A Russian humanoid robot has shown an apparent sense of humour as it docked at the International Space Station. Fedor, the Skybot F-850, announced its landing early Monday with a joke, after an aborted attempt at the weekend.
"Sorry for the delay. Got stuck in traffic. Am ready to carry on with work," Fedor tweeted from outer space.
The robot was designed to copy human movements, including having a sense of humour, as well as to aid in dealing with high-risk tasks in space.
After the successful second attempt, a NASA TV commentator said Fedor, short for Final Experimental Demonstration Object Research, a NASA TV commentator praised the vessel's "flawless approach to the ISS".
"Second time was a charm... the crew is up to seven," he said. There were already six astronauts aboard the ISS.
The ISS has been up in outer space since 1998, orbiting the earth at 28,000 kilometres per hour.
'Let's go. Let's go!'
Although usually manned, Fedor made its solo trip on Thursday in a Soyuz spaceship, launched from southern Kazakhstan, in order to test a new emergency rescue system.
During blast off, Fedor said, "Let's go. Let's go!" repeating the words of its human predecessor, the first man in space, Yuri Gagarin.
The spaceship was stocked with scientific equipment for the ISS human counterparts, including parts for the life support system.
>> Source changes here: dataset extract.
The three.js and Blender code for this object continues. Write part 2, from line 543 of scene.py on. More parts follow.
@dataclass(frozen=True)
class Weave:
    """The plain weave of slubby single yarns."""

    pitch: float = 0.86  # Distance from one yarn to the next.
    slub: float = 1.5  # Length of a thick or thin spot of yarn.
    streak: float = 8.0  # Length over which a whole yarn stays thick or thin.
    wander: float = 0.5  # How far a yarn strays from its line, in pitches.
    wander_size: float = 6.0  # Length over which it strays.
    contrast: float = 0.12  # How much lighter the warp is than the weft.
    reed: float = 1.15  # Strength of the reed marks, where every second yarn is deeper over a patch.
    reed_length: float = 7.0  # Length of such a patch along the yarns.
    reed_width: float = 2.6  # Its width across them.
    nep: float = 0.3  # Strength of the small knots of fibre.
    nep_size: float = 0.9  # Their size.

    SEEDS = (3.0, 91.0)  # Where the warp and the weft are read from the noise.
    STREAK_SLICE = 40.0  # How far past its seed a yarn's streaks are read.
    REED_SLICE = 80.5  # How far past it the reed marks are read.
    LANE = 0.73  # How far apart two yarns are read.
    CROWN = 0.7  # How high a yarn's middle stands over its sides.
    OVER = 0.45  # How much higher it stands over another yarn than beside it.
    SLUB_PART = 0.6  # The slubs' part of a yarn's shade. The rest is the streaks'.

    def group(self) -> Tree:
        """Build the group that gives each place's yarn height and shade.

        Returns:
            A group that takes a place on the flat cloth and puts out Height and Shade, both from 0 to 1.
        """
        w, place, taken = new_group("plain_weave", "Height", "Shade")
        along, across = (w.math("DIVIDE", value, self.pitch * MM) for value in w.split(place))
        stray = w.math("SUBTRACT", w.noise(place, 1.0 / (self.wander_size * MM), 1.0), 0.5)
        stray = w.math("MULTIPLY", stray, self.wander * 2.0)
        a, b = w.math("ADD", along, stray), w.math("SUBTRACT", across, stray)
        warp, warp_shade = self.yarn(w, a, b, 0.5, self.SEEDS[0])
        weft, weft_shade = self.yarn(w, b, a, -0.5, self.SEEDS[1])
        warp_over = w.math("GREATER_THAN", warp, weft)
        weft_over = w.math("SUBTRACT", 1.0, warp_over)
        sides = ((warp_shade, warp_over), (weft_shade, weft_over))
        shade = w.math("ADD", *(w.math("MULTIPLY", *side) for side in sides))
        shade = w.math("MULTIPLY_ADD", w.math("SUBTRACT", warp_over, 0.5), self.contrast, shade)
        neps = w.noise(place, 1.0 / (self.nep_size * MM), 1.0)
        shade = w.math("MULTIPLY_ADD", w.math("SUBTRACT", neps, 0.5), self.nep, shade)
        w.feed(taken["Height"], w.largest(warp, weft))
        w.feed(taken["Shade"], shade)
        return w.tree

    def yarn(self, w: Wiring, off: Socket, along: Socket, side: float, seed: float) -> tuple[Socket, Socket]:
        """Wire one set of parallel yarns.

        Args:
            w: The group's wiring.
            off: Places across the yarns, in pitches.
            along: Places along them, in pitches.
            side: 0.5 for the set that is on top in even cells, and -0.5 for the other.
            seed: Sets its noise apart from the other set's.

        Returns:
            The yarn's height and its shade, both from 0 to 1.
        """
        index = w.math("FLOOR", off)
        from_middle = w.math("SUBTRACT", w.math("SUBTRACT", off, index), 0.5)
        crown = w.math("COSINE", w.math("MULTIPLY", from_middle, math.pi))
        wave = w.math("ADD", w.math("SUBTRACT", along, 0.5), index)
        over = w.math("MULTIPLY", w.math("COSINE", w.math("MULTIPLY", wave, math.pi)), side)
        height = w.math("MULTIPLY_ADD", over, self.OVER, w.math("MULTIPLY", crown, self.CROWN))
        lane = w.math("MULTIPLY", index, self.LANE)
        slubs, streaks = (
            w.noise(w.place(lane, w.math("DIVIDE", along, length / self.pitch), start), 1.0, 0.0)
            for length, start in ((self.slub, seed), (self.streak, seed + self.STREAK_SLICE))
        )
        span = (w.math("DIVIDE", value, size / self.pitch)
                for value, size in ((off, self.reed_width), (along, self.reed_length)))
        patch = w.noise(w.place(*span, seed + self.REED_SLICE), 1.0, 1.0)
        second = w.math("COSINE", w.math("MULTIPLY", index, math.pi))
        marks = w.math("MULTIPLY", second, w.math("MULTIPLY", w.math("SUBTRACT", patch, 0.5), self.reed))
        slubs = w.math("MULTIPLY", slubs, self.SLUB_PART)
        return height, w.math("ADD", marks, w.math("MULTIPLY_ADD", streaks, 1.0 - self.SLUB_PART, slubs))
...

It also held food, medicine and hygiene products for the astronauts aboard, according to Russian-based Roscosmos space agency.
Fedor was unable to dock the first time around on Saturday, adding to the concerns that the Russian space programme was not as successful as it once was.
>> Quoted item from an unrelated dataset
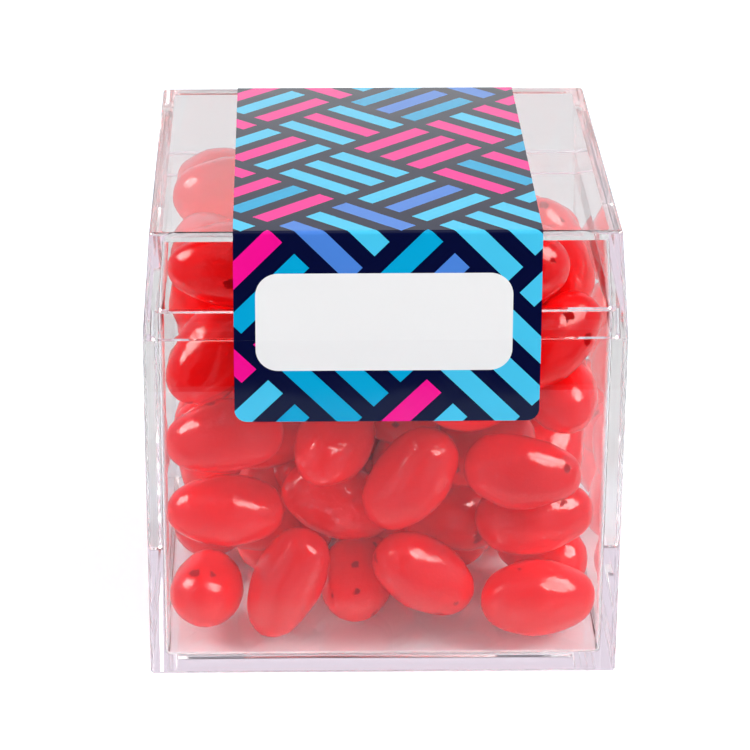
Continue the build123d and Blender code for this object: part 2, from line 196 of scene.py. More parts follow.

Russian flight controllers said a problem with the station, and not the Soyuz spacecraft, had prevented automated docking, according to NASA.
The ISS astronauts will operate Fedor by donning a robot exoskeleton that will mirror the robot's movements.
Fedor's future looks bright as it will be used for testing Federatsiya, Russia's new manned spaceship that is currently in development, Dmitry Rogozin, the head of Roscosmos told Russia's Interfax news agency. He said that Fedor will be used for outside dangerous duties, which include spacewalks.
"That's what he's being created for. We don't really need him inside the station," he added.
Fedor is not the first robot to go into space – NASA sent Robonaut 2 up to space in 2011, but was sent back to earth in 2018 due to technical issues.
Kirobo was Japan's robot who went with the first ISS Japanese commander in 2013, and even spoke Japanese.
Russia's Fedor is due to stay on the ISS until 7 September.